Autre exemple : à Three Miles Island, il a été découvert que les jauges de hauteur d’eau dans le réacteur étaient mal conçues et indiquaient un résultat trop élevé, précisément en cas de surchauffe du réacteur. A Fukushima, les jauges étaient du même modèle et n’avaient pas été remplacées, plus de 30 ans plus tard. En plus de 30 ans, on n’a pas trouvé le temps ou les moyens (ou la volonté ?) de remplacer les jauges. Non seulement ça, mais les pilotes du réacteur n’étaient même pas au courant du problème !

Les détails de cette question dans ce reportage. La question des jauges est détaillée entre 32’ 30″ et 39’ 30″.

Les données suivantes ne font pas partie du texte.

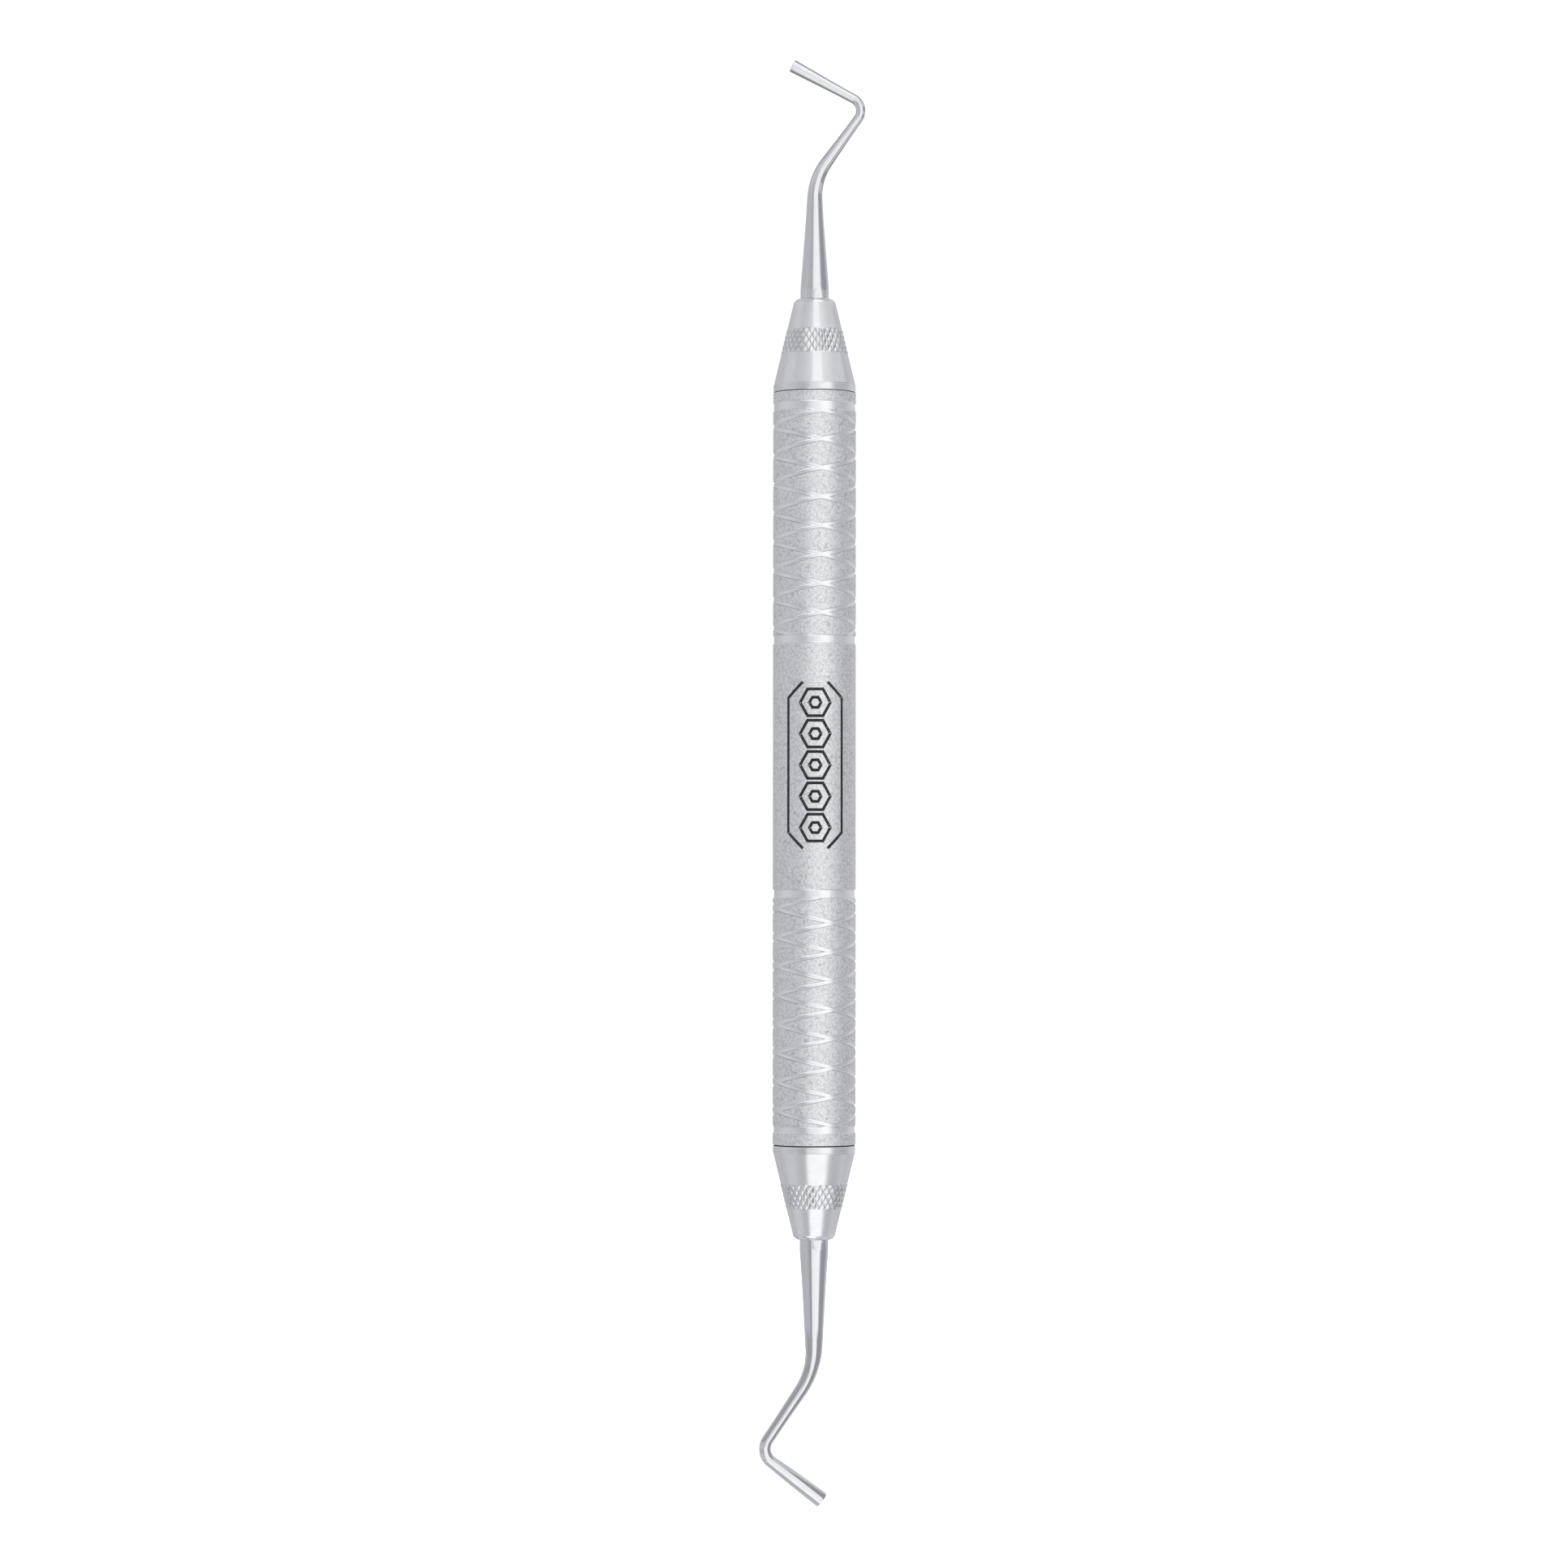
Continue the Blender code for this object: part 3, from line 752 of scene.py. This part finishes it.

Ma conclusion est la suivante : le risque nucléaire dépend directement du contexte économique dans lequel il doit être défini. Et aujourd’hui, le contexte économique n’est pas favorable à une préoccupation acceptable du niveau de sécurité nucléaire. Ceci est totalement irresponsable compte tenu des conséquences d’un accident grave. Donc il faut arrêter le nucléaire, le plus tôt possible. Rendre public l’ensemble du parc mondial n’est pas une solution non plus, tant que les Etats seront gérés comme des entreprises. Au minimum, il faudrait que la question d’un quelconque profit disparaisse complètement des écrans radar, au niveau mondial, pour pouvoir encore envisager que le nucléaire puisse « être un support pour mitiger les conséquences [de la transition énergétique] ». Et au minimum minimorum, il faudrait une transparence telle qu’un travailleur puisse ne pas craindre pour son emploi dès lors qu’il s’adresse à des journalistes.